> MATERIAL FOR THIS EXERCISE:
_____

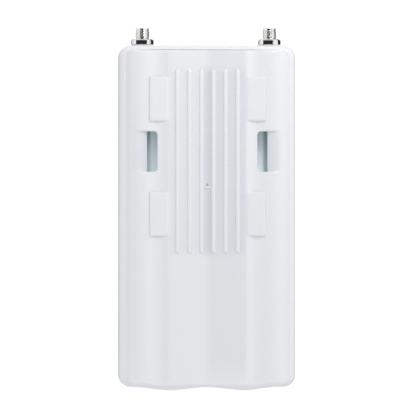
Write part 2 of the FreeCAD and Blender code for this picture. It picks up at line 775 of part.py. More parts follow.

_____

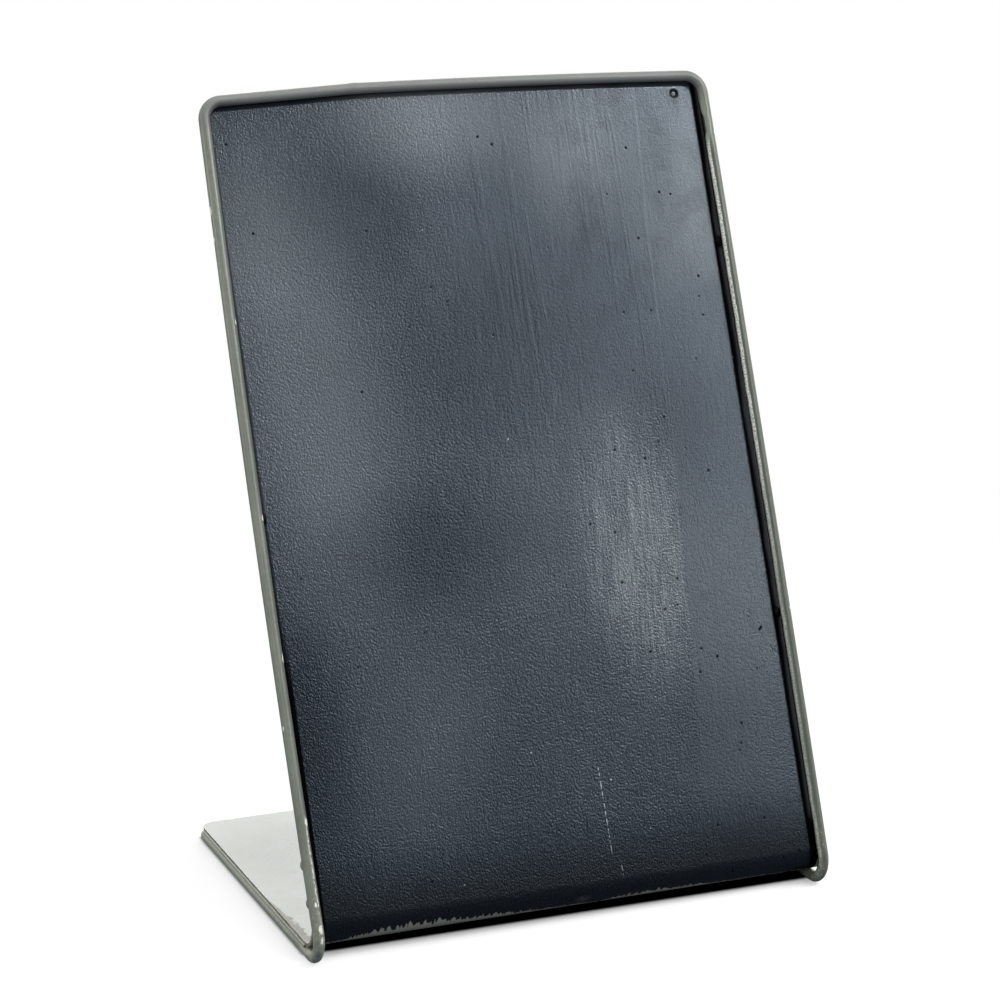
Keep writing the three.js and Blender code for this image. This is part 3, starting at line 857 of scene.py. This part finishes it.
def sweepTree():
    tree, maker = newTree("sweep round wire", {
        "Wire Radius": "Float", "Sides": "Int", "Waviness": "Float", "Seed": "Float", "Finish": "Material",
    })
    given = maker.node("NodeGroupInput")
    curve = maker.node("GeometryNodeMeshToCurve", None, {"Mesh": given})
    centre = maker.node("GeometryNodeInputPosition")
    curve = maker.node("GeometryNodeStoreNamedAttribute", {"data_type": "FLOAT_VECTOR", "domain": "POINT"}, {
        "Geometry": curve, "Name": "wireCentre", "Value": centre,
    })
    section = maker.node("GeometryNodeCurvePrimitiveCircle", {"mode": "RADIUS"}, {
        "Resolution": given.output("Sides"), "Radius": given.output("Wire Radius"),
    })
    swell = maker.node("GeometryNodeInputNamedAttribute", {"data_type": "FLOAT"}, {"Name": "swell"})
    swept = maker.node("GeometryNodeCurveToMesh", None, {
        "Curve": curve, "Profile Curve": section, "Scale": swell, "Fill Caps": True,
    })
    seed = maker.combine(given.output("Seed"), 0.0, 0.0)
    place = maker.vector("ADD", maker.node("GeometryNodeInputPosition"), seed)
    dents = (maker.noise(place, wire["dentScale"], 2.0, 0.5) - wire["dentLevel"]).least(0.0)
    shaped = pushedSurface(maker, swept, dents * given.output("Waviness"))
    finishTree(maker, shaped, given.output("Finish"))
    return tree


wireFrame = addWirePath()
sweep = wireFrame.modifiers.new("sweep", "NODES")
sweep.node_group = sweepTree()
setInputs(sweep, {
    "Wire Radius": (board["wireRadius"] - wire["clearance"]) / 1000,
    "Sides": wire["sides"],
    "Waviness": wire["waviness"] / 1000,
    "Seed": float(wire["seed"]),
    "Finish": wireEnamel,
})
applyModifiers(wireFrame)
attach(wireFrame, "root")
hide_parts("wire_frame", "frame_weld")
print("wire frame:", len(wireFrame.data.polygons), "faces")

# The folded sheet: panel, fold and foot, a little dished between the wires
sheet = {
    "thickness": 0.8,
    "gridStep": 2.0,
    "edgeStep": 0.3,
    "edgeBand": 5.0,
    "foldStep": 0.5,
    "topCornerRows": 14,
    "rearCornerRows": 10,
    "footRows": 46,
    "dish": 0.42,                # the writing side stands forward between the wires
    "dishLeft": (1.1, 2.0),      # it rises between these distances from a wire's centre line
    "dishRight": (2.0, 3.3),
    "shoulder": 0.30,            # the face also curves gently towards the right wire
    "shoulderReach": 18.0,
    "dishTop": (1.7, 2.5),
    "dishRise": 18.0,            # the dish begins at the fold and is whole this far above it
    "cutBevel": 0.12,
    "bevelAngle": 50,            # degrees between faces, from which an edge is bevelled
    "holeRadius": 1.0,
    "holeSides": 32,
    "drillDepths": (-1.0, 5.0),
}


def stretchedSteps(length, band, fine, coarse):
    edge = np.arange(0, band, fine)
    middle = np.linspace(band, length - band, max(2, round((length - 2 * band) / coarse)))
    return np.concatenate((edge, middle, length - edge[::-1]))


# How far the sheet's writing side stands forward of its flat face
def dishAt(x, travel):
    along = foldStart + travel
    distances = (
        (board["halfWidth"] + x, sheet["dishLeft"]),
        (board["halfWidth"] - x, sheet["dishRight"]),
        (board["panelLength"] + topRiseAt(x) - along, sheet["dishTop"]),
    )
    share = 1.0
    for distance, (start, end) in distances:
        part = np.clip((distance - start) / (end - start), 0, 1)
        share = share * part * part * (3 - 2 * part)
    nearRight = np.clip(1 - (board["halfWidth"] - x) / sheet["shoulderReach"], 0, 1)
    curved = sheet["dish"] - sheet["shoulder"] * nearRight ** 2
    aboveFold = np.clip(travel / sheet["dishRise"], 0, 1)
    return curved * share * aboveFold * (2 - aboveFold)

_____

Begin at the line that has "Keep writing the"; stop after the line that has "return tree". Copy every line in that span exactly.

Keep writing the three.js and Blender code for this image. This is part 3, starting at line 857 of scene.py. This part finishes it.
def sweepTree():
    tree, maker = newTree("sweep round wire", {
        "Wire Radius": "Float", "Sides": "Int", "Waviness": "Float", "Seed": "Float", "Finish": "Material",
    })
    given = maker.node("NodeGroupInput")
    curve = maker.node("GeometryNodeMeshToCurve", None, {"Mesh": given})
    centre = maker.node("GeometryNodeInputPosition")
    curve = maker.node("GeometryNodeStoreNamedAttribute", {"data_type": "FLOAT_VECTOR", "domain": "POINT"}, {
        "Geometry": curve, "Name": "wireCentre", "Value": centre,
    })
    section = maker.node("GeometryNodeCurvePrimitiveCircle", {"mode": "RADIUS"}, {
        "Resolution": given.output("Sides"), "Radius": given.output("Wire Radius"),
    })
    swell = maker.node("GeometryNodeInputNamedAttribute", {"data_type": "FLOAT"}, {"Name": "swell"})
    swept = maker.node("GeometryNodeCurveToMesh", None, {
        "Curve": curve, "Profile Curve": section, "Scale": swell, "Fill Caps": True,
    })
    seed = maker.combine(given.output("Seed"), 0.0, 0.0)
    place = maker.vector("ADD", maker.node("GeometryNodeInputPosition"), seed)
    dents = (maker.noise(place, wire["dentScale"], 2.0, 0.5) - wire["dentLevel"]).least(0.0)
    shaped = pushedSurface(maker, swept, dents * given.output("Waviness"))
    finishTree(maker, shaped, given.output("Finish"))
    return tree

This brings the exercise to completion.